Managers can use Loopin to create a psychologically safe space for teams, bringing wellbeing and inclusivity together, as well as getting insights to truly lead with care and empathy.
Loopin allows you to stop working reactively with employee surveys and start identifying your team’s pain points in real-time, so you can target your efforts where it’s most needed. Loopin is completely free for 30 days for companies of any size, meaning you can try our range of features out before signing up to anything official. Click here to get started.
Don’t underestimate the design of the working environment
Workplace design is really important, particularly for hybrid teams who may only come into the office space once or twice a week. With so much being done virtually, the physical environment should be a place for collaboration, creative thinking, social interaction, and in-person support. All of these can be enhanced by the physical space, with studies showing how the physical environment has a serious role in shaping the behavioural and psychological wellbeing of employees.
A few things to consider are lighting, colour, layout, space, temperature, and furnishings. Here are four quick and easy ideas:
1. Give employees different places to work from
Nobody wants to be stuck in the same seat alllllll day. It’s dull and can make employees feel stifled. Give your people different places to work from so they can switch up their environment. Sofas, bean bags, hammocks, pods, and even standing desks are all great additions to the physical space. This also gives people a space to collaborate with their colleagues and come up with creative new ideas too.
2. No matter how cool your office space is, encourage employees to get out of it!
No matter how many plants, neon lights, and table footballs you have (these are all great btw!) be sure to encourage employees to get some fresh air. And not just for their lunch breaks. A Stanford University study suggests that walking meetings increase creativity by 81-100%, specifically “divergent thinking," which is a type of thinking that allows for a person to let go of the world they currently work in and think freely and openly.
3. Who hates staring at dull boring walls? We all hate staring at dull boring walls!
There is n-o-t-h-i-n-g more stifling than a cramped office space with no colour or creativity on the walls. Why not celebrate the achievements of the team with a celebration wall to recognise their hard work? Put up coloured frames with photos, certificates, and milestones. There are some great examples on LinkedIn and Pinterest to inspire you.

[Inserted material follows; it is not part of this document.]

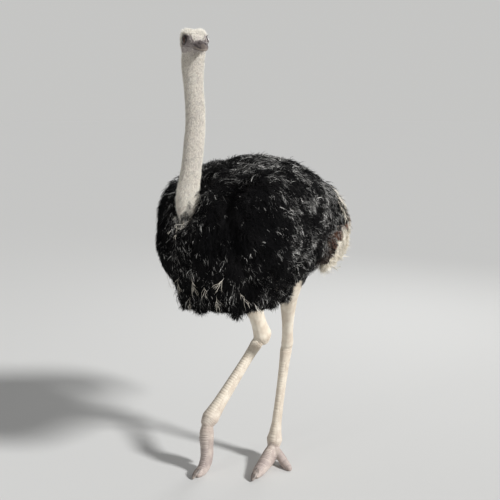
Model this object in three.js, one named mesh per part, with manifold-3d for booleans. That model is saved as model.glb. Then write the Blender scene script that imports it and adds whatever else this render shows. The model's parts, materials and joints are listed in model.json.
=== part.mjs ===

4. Give employees full creative freedom when it comes to their space
If you want employees to come to the office a few times a week, give them a space that they actually want to come to. Let them add their own personal touches. Give them a small budget for some paints to add some finesse and flair to the office. For many people, working at home is great, but so is having an alternative space that feels safe, comfortable, and welcoming.
The underpinning theme of all of these initiatives is to provide both physical and psychological safety to employees.
Whether your team is entirely remote, office-based, or a mixture of the two, with a welcoming and creative physical space, and an open, supportive approach to employee care, your people have the opportunity to not only engage but thrive within their role.